After ischemic stroke, the different polarization states of microglia change dynamically with the course of the disease. Studies have shown that in the early stage of ischemia, M2 type microglia rapidly increase within 24 h of injury, and their phenotypic markers are highly expressed in the core area of ischemia.16 At this time, microglia can reduce tissue damage, enhance nerve regeneration and tissue repair, and exert neuroprotective effects. Subsequently, the M2 type gradually transformed to the M1 type. The M1 type microglia markers began to increase on the 3rd day after ischemia, and became dominant on the 7th day, and continued for several weeks.17 At this time, activated microglia extends from the ischemic core area to the peripheral area of the infarction- the ischemic penumbra area. The function of M1 type microglia is mainly to promote the release of inflammatory factors, which is not conducive to the regeneration and repair of the late stage of CI, but aggravates brain damage. Therefore, we can inhibit the transition from M2 to M1 and induce the transition from M1 to M2 to increase the ratio of M2/M1, thereby reducing neuroinflammation after CI. This experiment verifies that Ghrelin has a significant therapeutic effect on rats with CI injury in vivo, which is reflected in that Ghrelin reduces the cerebral infarct area on the ischemic side of CI rats and promotes the improvement of behavior.

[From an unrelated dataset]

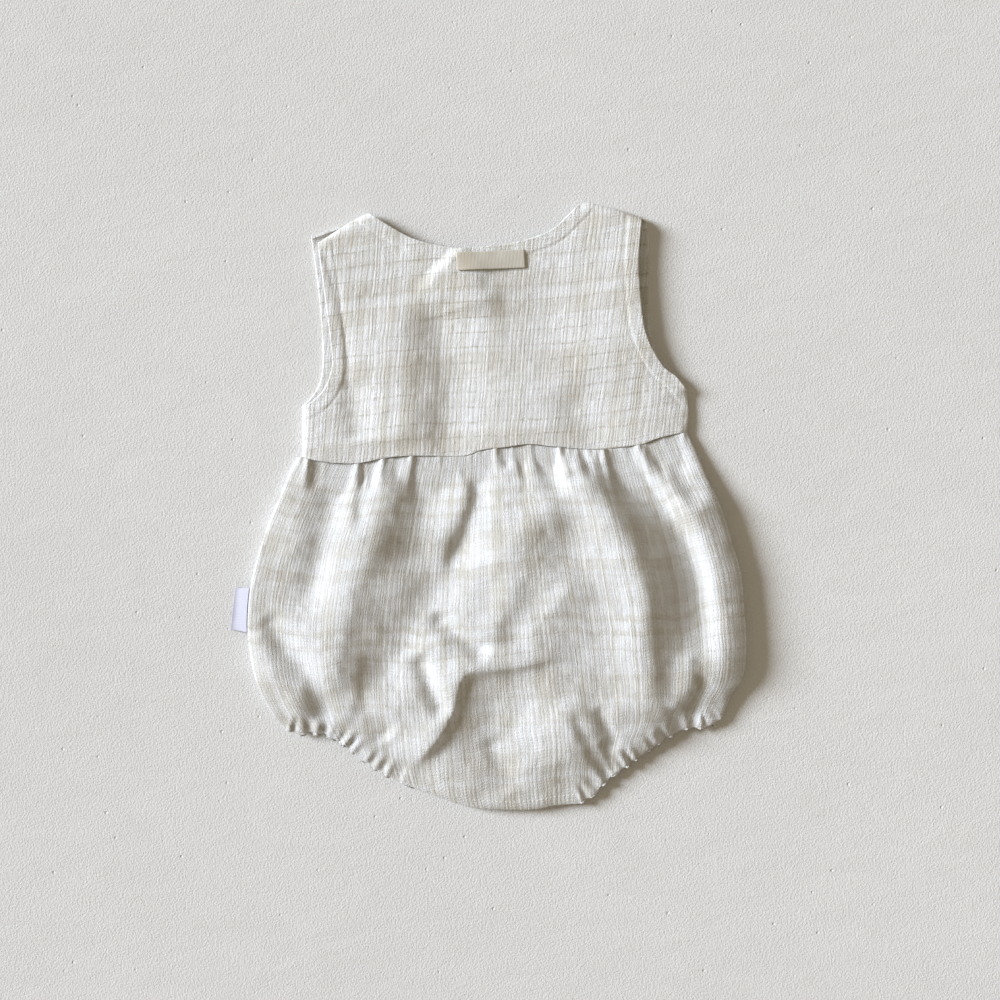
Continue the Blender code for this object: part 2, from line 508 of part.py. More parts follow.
def wall(name, outer, normals, thickness, look, facing_up=True):
    """Closed cloth wall: outer grid, inner grid on every second point, and a rim that joins their edges."""
    sign = 1.0 if facing_up else -1.0
    inner = (outer - thickness * normals)[::2, ::2].copy()
    inner = keep_wall(outer, inner, sign)
    rows, columns = outer.shape[:2]
    inner_rows, inner_columns = inner.shape[:2]
    first = rows * columns
    outer_at = np.arange(first).reshape(rows, columns)
    inner_at = first + np.arange(inner_rows * inner_columns).reshape(inner_rows, inner_columns)

    def quads(at, upward):
        a = at[:-1, :-1].ravel()
        b = at[1:, :-1].ravel()
        c = at[1:, 1:].ravel()
        d = at[:-1, 1:].ravel()
        order = (a, b, c, d) if upward else (a, d, c, b)
        return np.stack(order, axis=1).tolist()

    def ring(at):
        return np.concatenate([at[:-1, 0], at[-1, :-1], at[:0:-1, -1], at[0, :0:-1]])

    faces = quads(outer_at, facing_up) + quads(inner_at, not facing_up)
    outside = ring(outer_at)
    inside = ring(inner_at)
    for i, near in enumerate(inside):
        far = inside[(i + 1) % len(inside)]
        start = outside[2 * i]
        middle = outside[2 * i + 1]
        end = outside[(2 * i + 2) % len(outside)]
        rim = [(start, near, middle), (near, far, middle), (middle, far, end)]
        faces += rim if facing_up else [corner[::-1] for corner in rim]
    points = np.concatenate([outer.reshape(-1, 3), inner.reshape(-1, 3)])
    points = (points - (MIDDLE_X, MIDDLE_Y, 0.0)) * MM
    mesh = bpy.data.meshes.new(name)
    mesh.from_pydata(points.tolist(), [], [[int(i) for i in face] for face in faces])
    mesh.materials.append(look)
    mesh.shade_smooth()
    piece = bpy.data.objects.new(name, mesh)
    bpy.context.scene.collection.objects.link(piece)
    return piece


def material(name, colour, roughness):
    made = bpy.data.materials.new(name)
    made.use_nodes = True
    shader = made.node_tree.nodes["Principled BSDF"]
    shader.inputs["Base Color"].default_value = (*colour, 1.0)
    shader.inputs["Roughness"].default_value = roughness
    shader.inputs["Metallic"].default_value = 0.0
    return made


def leg_edge(at):
    """The bloomers' lower edge: left leg, crotch and right leg, with the elastics' small scallops."""
    edge = joined((LEFT_LEG, CROTCH, RIGHT_LEG), LEG_CUTS, at)
    wave = elastic_wave(LEFT_LEG, edge[:, 0], edge[:, 1]) + elastic_wave(RIGHT_LEG, edge[:, 0], edge[:, 1])
    ends = smooth(at / SCALLOP_ENDS) * smooth((1.0 - at) / SCALLOP_ENDS)
    edge[:, 1] -= SCALLOP * wave * ends
    return edge


def bloomer(name, size, height, look, facing_up):
    """Back or front of the bloomers, between the waist seam, both side seams and the lower edge."""
    across = shares(size[0], True, True, END_SHARE, END_STEPS * size[0] // FRONT_BLOOMER_GRID[0])
    down = shares(size[1], False, True, ROW_SHARE, BLOOMER_END_ROWS)
    down = down**ROW_SPREAD if facing_up else down
    top = waist_edge(WAIST_LINE[0][0], across, -SEAM_GAP / 2)
    left = curve(LEFT_SIDE, down)
    right = curve(RIGHT_SIDE, down)
    left[0] = top[0]
    right[0] = top[-1]
    bottom = leg_edge(across)
    flat = spread(top, bottom, left, right, across, down)
    outer = np.dstack([flat, height(flat[..., 0], flat[..., 1])])
    normals = grid_normals(outer) if facing_up else -grid_normals(outer)
    lean_back(normals[0], 1.0)
    normals[-1] = edge_normals(outer[-1], False)
    normals[:, 0] = edge_normals(outer[:, 0], False)
    normals[:, -1] = edge_normals(outer[:, -1], True)
    return wall(name, outer, normals, WALL, look, facing_up)


def bodice(name, size, outline, height, look, facing_up):
    """Back or front of the bodice, between the waist seam, side seams, armholes, shoulders and neckline."""
    left_shoulder, neck, right_shoulder, left_armhole, right_armhole = outline
    across = shares(size[0], True, True, END_SHARE, END_STEPS * size[0] // FRONT_BODICE_GRID[0])
    down = shares(size[1], True, False, ROW_SHARE, BODICE_END_ROWS)
    top = joined((left_shoulder, neck, right_shoulder), NECK_CUTS, across)
    left = joined((left_armhole[::-1], BODICE_LEFT_SEAM), (ARMHOLE_CUT,), down)
    right = joined((right_armhole[::-1], BODICE_RIGHT_SEAM), (ARMHOLE_CUT,), down)
    bottom = waist_edge(left[-1, 0], across, SEAM_GAP / 2)
    left[-1] = bottom[0]
    right[-1] = bottom[-1]
    flat = spread(top, bottom, left, right, across, down)
    outer = np.dstack([flat, height(flat[..., 0], flat[..., 1])])
    normals = grid_normals(outer) if facing_up else -grid_normals(outer)
    lean_back(normals[-1], -1.0)
    seam = down > ARMHOLE_CUT
    normals[seam, 0] = edge_normals(outer[:, 0], False)[seam]
    normals[seam, -1] = edge_normals(outer[:, -1], True)[seam]
    shoulder = (across < NECK_CUTS[0]) | (across > NECK_CUTS[1])
    normals[0, shoulder] = edge_normals(outer[0], True)[shoulder]
    return wall(name, outer, normals, WALL, look, facing_up)


def neck_label(look):
    """Ribbon that lies along the bodice's own surface, sewn at its ends and bowed a little between them."""
    s, t = np.meshgrid(np.linspace(-0.5, 0.5, NECK_LABEL_GRID[0]), np.linspace(0.5, -0.5, NECK_LABEL_GRID[1]))
    along = s * NECK_LABEL_SIZE[0]
    up = t * NECK_LABEL_SIZE[1]
    x = NECK_LABEL_MIDDLE[0] + along * math.cos(NECK_LABEL_TURN) - up * math.sin(NECK_LABEL_TURN)
    y = NECK_LABEL_MIDDLE[1] + along * math.sin(NECK_LABEL_TURN) + up * math.cos(NECK_LABEL_TURN)
    bow = NECK_LABEL_BOW * np.cos(math.pi * s)
    outer = np.dstack([x, y, bodice_top(x, y) + NECK_LABEL_GAP + RIBBON + bow])
    normals = np.tile((0.0, 0.0, 1.0), (*outer.shape[:2], 1))
    return wall("neck_label", outer, normals, RIBBON, look)


def care_label(look):
    """Folded satin label that leaves the left side seam and droops to the floor."""
    s, t = np.meshgrid(np.linspace(0.0, 1.0, CARE_GRID[0]), np.linspace(0.0, 1.0, CARE_GRID[1]))
    side = evenly(LEFT_SIDE, 200)[::-1]
    y_in = CARE_TOP + t * (CARE_BOTTOM - CARE_TOP)
    x_in = np.interp(y_in, side[:, 1], side[:, 0]) - SEAM_GAP
    x_out = CARE_OUTER_TOP[0] + t * (CARE_OUTER_BOTTOM[0] - CARE_OUTER_TOP[0])
    y_out = CARE_OUTER_TOP[1] + t * (CARE_OUTER_BOTTOM[1] - CARE_OUTER_TOP[1])
    x = x_out + s * (x_in - x_out)
    y = y_out + s * (y_in - y_out)
    root = SIDE_SEAM + CARE_WALL / 2
    z = CARE_TIP + (root - CARE_TIP) * s**CARE_DROOP + CARE_BOW * np.sin(math.pi * t) * (1.0 - s)
    outer = np.dstack([x, y, z])
    normals = np.tile((0.0, 0.0, 1.0), (*outer.shape[:2], 1))
    return wall("care_label", outer, normals, CARE_WALL, look)


def build():
    for old in list(bpy.data.objects):
        bpy.data.objects.remove(old)
    back_edges = (LEFT_SHOULDER, NECKLINE, RIGHT_SHOULDER, LEFT_ARMHOLE, RIGHT_ARMHOLE)
    front_edges = (
        FRONT_LEFT_SHOULDER,
        FRONT_NECKLINE,
        FRONT_RIGHT_SHOULDER,
        FRONT_LEFT_ARMHOLE,
        FRONT_RIGHT_ARMHOLE,
    )
    bodice_back_cloth = material("back bodice cotton", CLOTH_COLOUR, CLOTH_ROUGHNESS)
    bodice_front_cloth = material("front bodice cotton", CLOTH_COLOUR, CLOTH_ROUGHNESS)
    bloomer_back_cloth = material("back bloomer cotton", CLOTH_COLOUR, CLOTH_ROUGHNESS)
    bloomer_front_cloth = material("front bloomer cotton", CLOTH_COLOUR, CLOTH_ROUGHNESS)
    bodice("back_bodice", BACK_BODICE_GRID, back_edges, bodice_top, bodice_back_cloth, True)
    bodice("front_bodice", FRONT_BODICE_GRID, front_edges, bodice_under, bodice_front_cloth, False)
    bloomer("back_bloomer", BACK_BLOOMER_GRID, bloomer_top, bloomer_back_cloth, True)
    bloomer("front_bloomer", FRONT_BLOOMER_GRID, bloomer_under, bloomer_front_cloth, False)
    neck_label(material("cream ribbon", CREAM_COLOUR, RIBBON_ROUGHNESS))
    care_label(material("white satin", WHITE_COLOUR, SATIN_ROUGHNESS))


build()
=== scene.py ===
"""Baby bubble romper bodysuit, laid flat on a plaster floor so that its back side shows.

The sewn panels are cloth walls over the same seams and outlines as the solids that they stand for, and on
nearly the same folds, with finer creases, gathers, hems and stitching on them. Shapes are worked out in
millimetres, and are moved to the part's frame in metres when a mesh is made.
"""

import math
from collections import namedtuple

import bpy
import numpy as np
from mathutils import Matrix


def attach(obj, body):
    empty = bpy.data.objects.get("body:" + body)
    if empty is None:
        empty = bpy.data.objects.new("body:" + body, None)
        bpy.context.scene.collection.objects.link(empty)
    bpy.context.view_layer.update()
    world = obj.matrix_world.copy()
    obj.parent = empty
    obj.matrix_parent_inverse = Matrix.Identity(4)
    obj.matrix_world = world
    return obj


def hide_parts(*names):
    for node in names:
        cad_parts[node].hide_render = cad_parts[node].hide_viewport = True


bl_info = {
    "name": "Baby bubble romper",
    "version": (1, 0, 0),
    "blender": (4, 5, 0),
    "location": "3D View > Sidebar > Romper",
    "description": "Cloth, labels, stitching and stage of a baby romper that lies flat with its back up",
    "category": "Object",
}

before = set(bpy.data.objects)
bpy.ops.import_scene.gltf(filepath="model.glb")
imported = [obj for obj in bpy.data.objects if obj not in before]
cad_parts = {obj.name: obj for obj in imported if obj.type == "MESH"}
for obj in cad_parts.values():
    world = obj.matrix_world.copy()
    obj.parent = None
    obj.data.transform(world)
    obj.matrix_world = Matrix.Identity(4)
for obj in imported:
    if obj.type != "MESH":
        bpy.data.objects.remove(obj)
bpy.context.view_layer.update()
MM = 0.001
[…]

In this study, the inflammatory cytokines IL-1β and TNF-α were selected as the research objects to explore the effect of Ghrelin on the mRNA expression of inflammatory factors in rats with CI injury. TNF-α is synthesized by macrophages, and its overexpression can lead to the activation of neutrophils and lymphocytes and the expression of adhesion factors, which in turn aggravates ischemic brain tissue damage.18,19 IL-1β is mainly derived from glial cells, neurons and vascular endothelial cells, and its overexpression causes a large number of neutrophils to enter the central nervous system, release harmful inflammatory mediators, and aggravate brain damage.20,21 And we confirmed that Ghrelin can inhibit the expression of IL-1β and TNF-α, thereby inhibiting the inflammatory response in the ischemic area.

Ghrelin promotes the phosphorylation of AKT in the brain after ischemia. The AKT pathway can inhibit inflammation through activation of the mTOR complex. Activated Akt phosphorylates multiple downstream targets that also regulate apoptosis related proteins including members of the Bcl-2 protein family, BAD, and so on. Ghrelin negatively regulates apoptotic and inflammatory responses by AKT pathway.

In this study, we demonstrated that Ghrelin can promote brain injury repair and neurological function recovery after brain ischemia, and the mechanism may be related to the activation of AKT pathway, thereby reducing M1 microglia at the ischemic site, it will provide a new repair mechanism and a new drug target for the repair of ischemic brain injury.